Some parents are the kind that gets their pants in a bunch about the score of a pee wee game. Others bark and yell, or start rogue coaching their kids from the sidelines. Do this, and you don’t need a shrink to tell you that you’ll look like a loony.

My dad never pushed me into sports. Actually he never cared about sports. Except for Gardening, which is sort-of a sport, that is, if you consider The Iron Chef a sports competition.

Sports was something I picked up on my own, first as a spectator and then as an activity for social acceptance, growing up as a typically bored kid in the suburbs. Maybe it was the neat, colorful uniforms the players got to wear. Or, maybe joining sports was a way to get my folks to let me wear my sneakers to school even though it wasn’t gym class day.

Anyhow, sport has evolved into a lifelong passion that makes me feel like a kid (good) and also sometimes makes me act and dress like a kid (bad).

Certainly in America and Britain it is considered totally acceptable for Father and Son to support the same team and to underscore their support with matching sports garb. Some might say that’s what Saturdays and Sundays were made for. Some take it a step further, and dress up the dog too.

Likewise, as a near-insane fan of the beautiful game, I got my kid enrolled in “Lil Kickers” soccer as soon as he was age-eligible. With his enlistment he was put on a team –I think it was called the Cottontails-- and got his own uniform, with number 4 smack dab on the back.

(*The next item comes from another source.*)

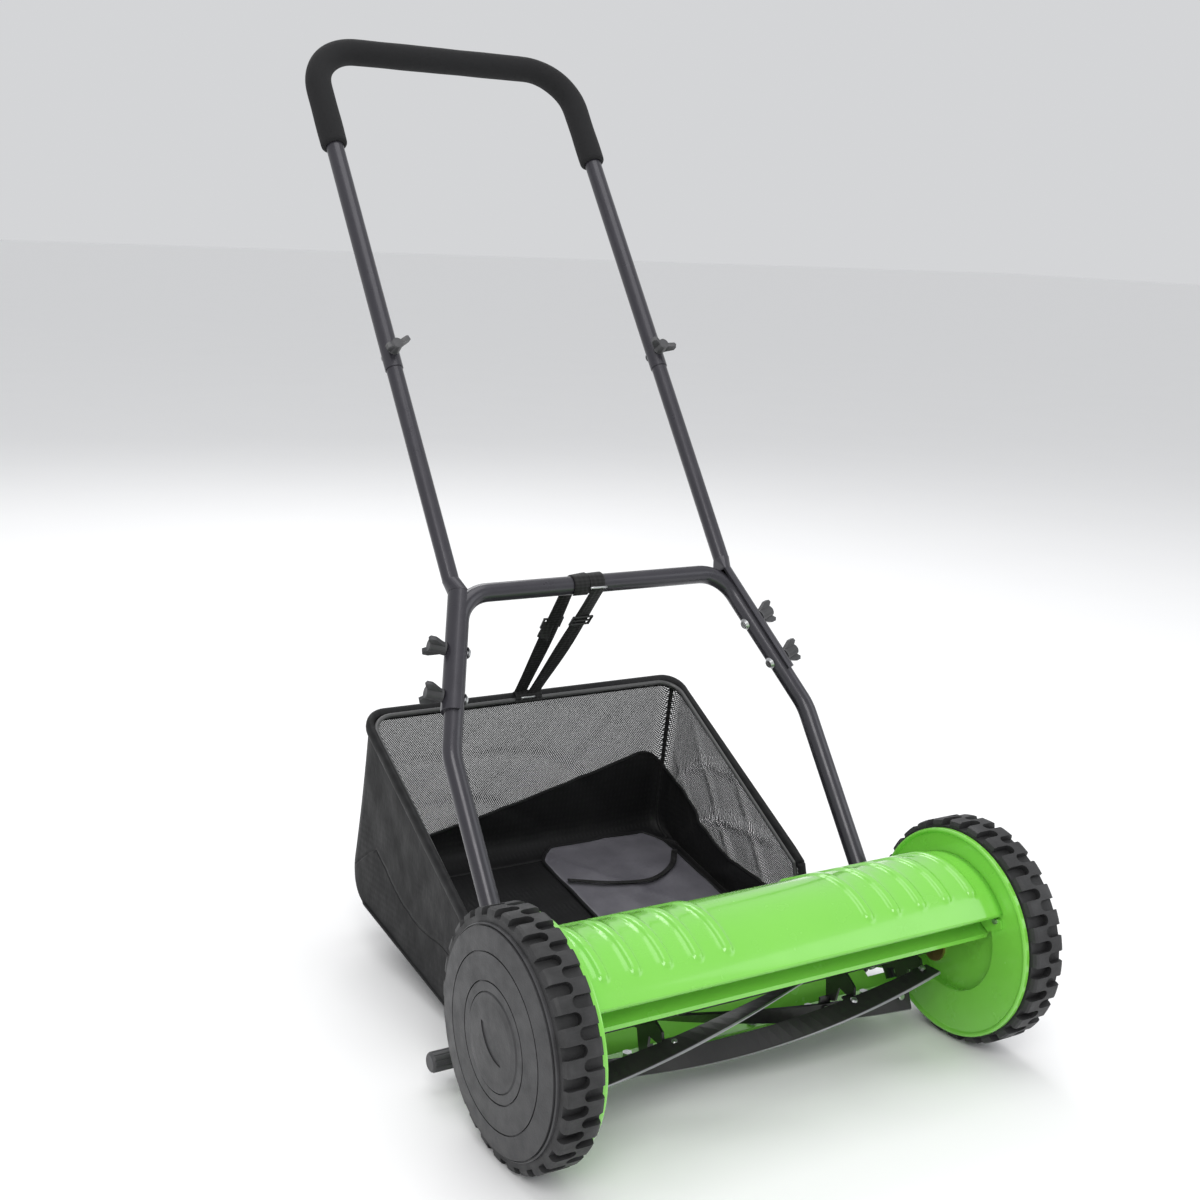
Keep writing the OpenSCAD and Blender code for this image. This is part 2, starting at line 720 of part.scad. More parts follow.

Starting the curriculum at Lil Kickers, the kids learn how to take simple directions in a group and do an activity in sequence. They roll the ball, stack cones, knock down the cones, and eventually learn to kick, pass and score with some rudimentary skill.

More importantly, the kids are supposed to learn how to interact with each other, how to share, and to plot the first steps toward a lifelong pattern of good sportsmanship on the way to mature adulthood.

At this age, the age of toddler-hood, sharing remains a challenge and every parent is hit with a barrage of messages about how pivotal every new experience and every moment is for kiddo.

With this baggage ever present in mind, that we attended a friend’s barbeque one summer day; a ritual family gathering. It happened on a typical August Saturday; parents letting loose with a beer, some dogs and burgers in a fenced-in and relatively controlled suburban environment where the kids could play, semi-supervised.

As 3-year-olds sometimes do, my kid and others were playing with tricycles, soccer balls, footballs and big toys in the yard. Most got along pretty well while others had at times some trouble socializing.

Ironically, it was in this protective environment that my kid got in his first throw down fight with another kid, a 5-year-old who had trouble sharing and playing nice.

This 5-year-old had started to push kids out of the way, grabbing any and every toy when he felt like it. This went on for about an hour or two. He pushed a few kids out of the proverbial sandbox a couple of times, each getting into a mild but manageable altercation with Fiver. After another push, Fiver grabbed my kid by the shoulder and threw him back causing my kid to fall back on his butt in the grass.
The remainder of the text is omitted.